During NoFo I feel that I’ve got so much inspiration, and ideas going off in all different directions, but within Tranotra there is only a small section of all these ideas and all this inspiration that has had a forum to develop in. All the other ideas has had to be put on hold and kept for the future. Of course in a way, you always have to chose and prioritize between what ideas to work with and develop, but previously I’ve had several different groups and forums to develop different kinds of ideas in, so this situation was quite different.

In the end I think it has been worth it, and I have learned a lot from it. I think we have managed to create some really good and interesting music which I am actually quite proud of.

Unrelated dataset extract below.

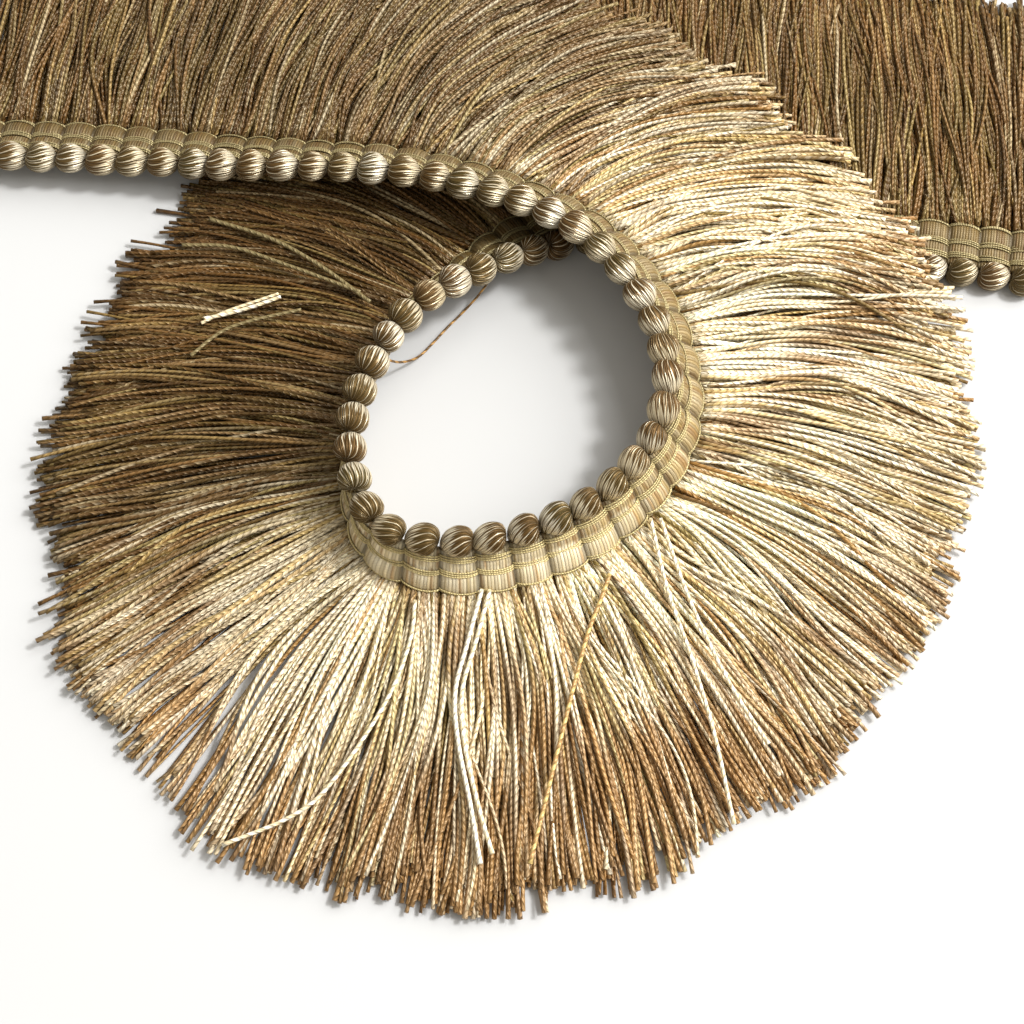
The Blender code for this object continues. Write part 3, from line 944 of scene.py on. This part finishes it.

About the Nordic Master programme

The Nordic Master in Folk Music is a unique collaborative study programme, where four different institutions join forces to create something very special. Students from the different institutions move around together as one group, spending one semester in each of Royal Academy of Music, Stockholm (SE), SMKS, Odense (DK), and Sibelius Academy, Helsinki (FI). The last semester includes a six week intensive study period at the Ole Bull Academy in Voss (NO) and for the rest of that semester the students are studying at their respective home institution.

This situation offers both advantages and difficulties. On the surface level, the obvious thing you get as a student is the possibility to study and compare the different folk music cultures and traditions in the different countries. But furthermore you also get to experience the different approaches to, and cultures of, teaching folk music in an academic environment.
Since the students from the different schools move around together, acting as one ‘class’, that group is both your social safety-net and your ball-and-chain. You’re incredibly exposed to the other members of the group, and their aims, wills and ambitions as well as their habits and behaviour.
In my case, I was fairly lucky since our group worked quite well, both socially and musically.